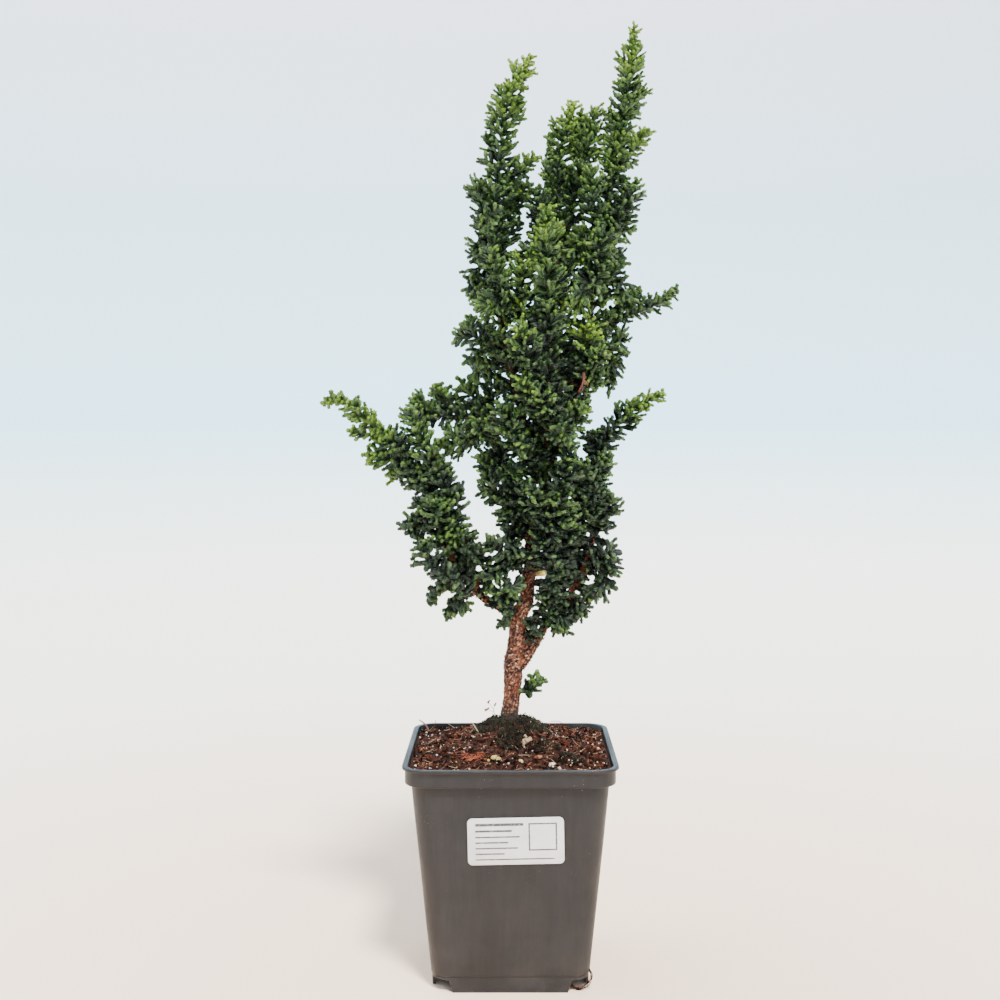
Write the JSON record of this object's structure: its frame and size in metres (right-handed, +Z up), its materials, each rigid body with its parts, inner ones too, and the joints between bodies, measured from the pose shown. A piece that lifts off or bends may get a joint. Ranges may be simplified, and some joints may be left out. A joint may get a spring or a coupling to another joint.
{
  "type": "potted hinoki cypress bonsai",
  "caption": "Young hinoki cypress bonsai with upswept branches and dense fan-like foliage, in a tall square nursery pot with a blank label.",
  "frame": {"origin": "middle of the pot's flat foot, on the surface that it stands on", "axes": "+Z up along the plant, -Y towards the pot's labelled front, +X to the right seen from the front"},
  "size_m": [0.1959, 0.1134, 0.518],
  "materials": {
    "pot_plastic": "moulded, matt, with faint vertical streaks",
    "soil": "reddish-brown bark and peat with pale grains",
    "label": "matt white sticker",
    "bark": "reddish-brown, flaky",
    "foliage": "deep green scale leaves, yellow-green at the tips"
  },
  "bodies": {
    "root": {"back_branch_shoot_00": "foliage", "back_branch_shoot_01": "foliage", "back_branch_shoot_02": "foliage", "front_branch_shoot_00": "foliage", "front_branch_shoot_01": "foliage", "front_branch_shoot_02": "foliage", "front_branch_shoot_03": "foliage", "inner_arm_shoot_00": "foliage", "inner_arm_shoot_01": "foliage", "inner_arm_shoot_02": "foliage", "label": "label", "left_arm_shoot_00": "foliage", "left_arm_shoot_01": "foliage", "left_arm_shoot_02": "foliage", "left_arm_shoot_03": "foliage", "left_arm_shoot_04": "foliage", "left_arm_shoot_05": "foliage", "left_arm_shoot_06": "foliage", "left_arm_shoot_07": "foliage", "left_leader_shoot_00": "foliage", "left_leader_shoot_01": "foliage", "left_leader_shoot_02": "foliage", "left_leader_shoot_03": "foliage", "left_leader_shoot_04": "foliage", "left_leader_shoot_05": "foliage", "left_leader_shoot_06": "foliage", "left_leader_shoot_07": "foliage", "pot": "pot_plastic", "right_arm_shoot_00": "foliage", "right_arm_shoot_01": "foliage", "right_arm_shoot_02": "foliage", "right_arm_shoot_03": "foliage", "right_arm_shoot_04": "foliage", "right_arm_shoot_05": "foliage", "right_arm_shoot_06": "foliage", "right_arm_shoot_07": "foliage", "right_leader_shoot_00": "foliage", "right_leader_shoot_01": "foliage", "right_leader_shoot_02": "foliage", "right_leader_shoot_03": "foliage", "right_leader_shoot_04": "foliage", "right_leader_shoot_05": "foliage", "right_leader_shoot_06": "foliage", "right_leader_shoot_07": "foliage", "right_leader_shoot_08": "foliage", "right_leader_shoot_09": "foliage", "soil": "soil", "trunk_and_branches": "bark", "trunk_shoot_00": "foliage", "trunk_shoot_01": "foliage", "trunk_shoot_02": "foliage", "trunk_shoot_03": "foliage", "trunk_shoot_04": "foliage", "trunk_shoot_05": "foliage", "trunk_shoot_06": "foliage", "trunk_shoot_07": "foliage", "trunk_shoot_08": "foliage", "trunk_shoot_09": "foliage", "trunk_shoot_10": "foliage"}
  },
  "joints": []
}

----

Please output the complete data exactly.

- OUTPUT FOR THIS TASK -
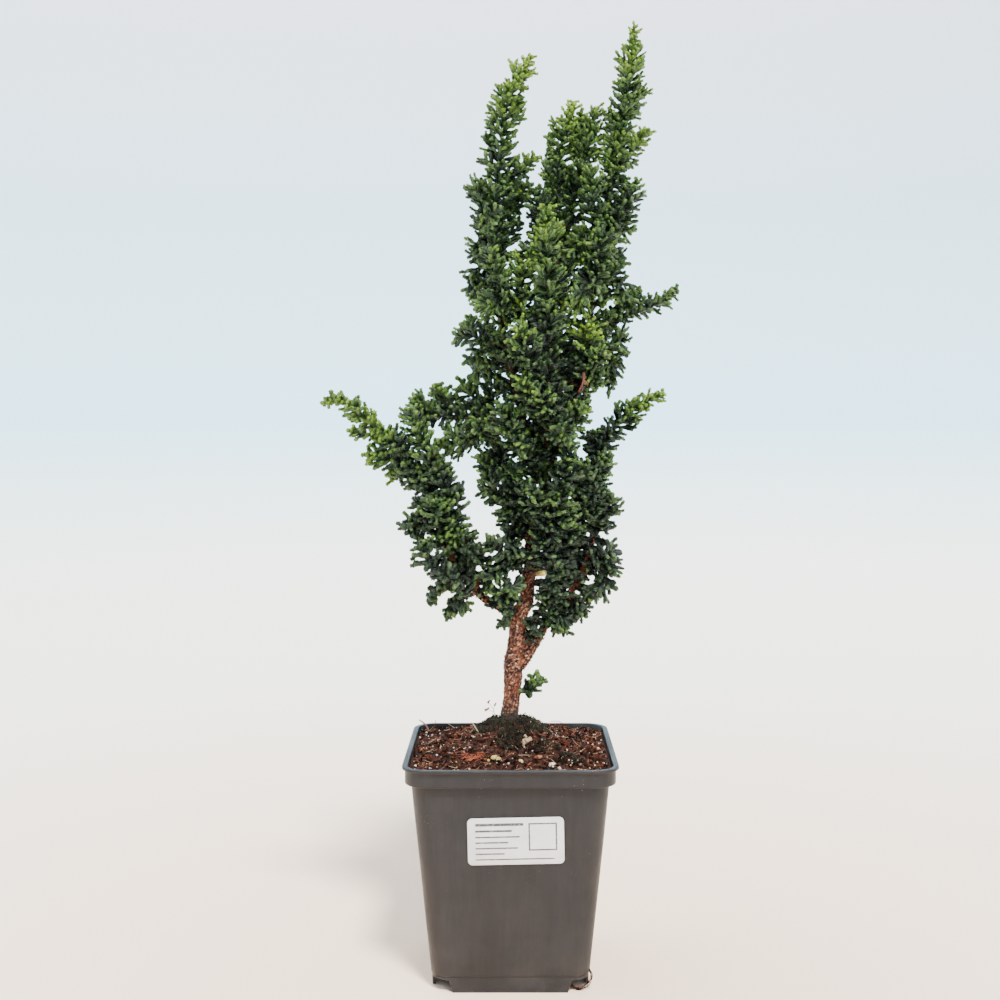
Write the JSON record of this object's structure: its frame and size in metres (right-handed, +Z up), its materials, each rigid body with its parts, inner ones too, and the joints between bodies, measured from the pose shown. A piece that lifts off or bends may get a joint. Ranges may be simplified, and some joints may be left out. A joint may get a spring or a coupling to another joint.
{
  "type": "potted hinoki cypress bonsai",
  "caption": "Young hinoki cypress bonsai with upswept branches and dense fan-like foliage, in a tall square nursery pot with a blank label.",
  "frame": {"origin": "middle of the pot's flat foot, on the surface that it stands on", "axes": "+Z up along the plant, -Y towards the pot's labelled front, +X to the right seen from the front"},
  "size_m": [0.1959, 0.1134, 0.518],
  "materials": {
    "pot_plastic": "moulded, matt, with faint vertical streaks",
    "soil": "reddish-brown bark and peat with pale grains",
    "label": "matt white sticker",
    "bark": "reddish-brown, flaky",
    "foliage": "deep green scale leaves, yellow-green at the tips"
  },
  "bodies": {
    "root": {"back_branch_shoot_00": "foliage", "back_branch_shoot_01": "foliage", "back_branch_shoot_02": "foliage", "front_branch_shoot_00": "foliage", "front_branch_shoot_01": "foliage", "front_branch_shoot_02": "foliage", "front_branch_shoot_03": "foliage", "inner_arm_shoot_00": "foliage", "inner_arm_shoot_01": "foliage", "inner_arm_shoot_02": "foliage", "label": "label", "left_arm_shoot_00": "foliage", "left_arm_shoot_01": "foliage", "left_arm_shoot_02": "foliage", "left_arm_shoot_03": "foliage", "left_arm_shoot_04": "foliage", "left_arm_shoot_05": "foliage", "left_arm_shoot_06": "foliage", "left_arm_shoot_07": "foliage", "left_leader_shoot_00": "foliage", "left_leader_shoot_01": "foliage", "left_leader_shoot_02": "foliage", "left_leader_shoot_03": "foliage", "left_leader_shoot_04": "foliage", "left_leader_shoot_05": "foliage", "left_leader_shoot_06": "foliage", "left_leader_shoot_07": "foliage", "pot": "pot_plastic", "right_arm_shoot_00": "foliage", "right_arm_shoot_01": "foliage", "right_arm_shoot_02": "foliage", "right_arm_shoot_03": "foliage", "right_arm_shoot_04": "foliage", "right_arm_shoot_05": "foliage", "right_arm_shoot_06": "foliage", "right_arm_shoot_07": "foliage", "right_leader_shoot_00": "foliage", "right_leader_shoot_01": "foliage", "right_leader_shoot_02": "foliage", "right_leader_shoot_03": "foliage", "right_leader_shoot_04": "foliage", "right_leader_shoot_05": "foliage", "right_leader_shoot_06": "foliage", "right_leader_shoot_07": "foliage", "right_leader_shoot_08": "foliage", "right_leader_shoot_09": "foliage", "soil": "soil", "trunk_and_branches": "bark", "trunk_shoot_00": "foliage", "trunk_shoot_01": "foliage", "trunk_shoot_02": "foliage", "trunk_shoot_03": "foliage", "trunk_shoot_04": "foliage", "trunk_shoot_05": "foliage", "trunk_shoot_06": "foliage", "trunk_shoot_07": "foliage", "trunk_shoot_08": "foliage", "trunk_shoot_09": "foliage", "trunk_shoot_10": "foliage"}
  },
  "joints": []
}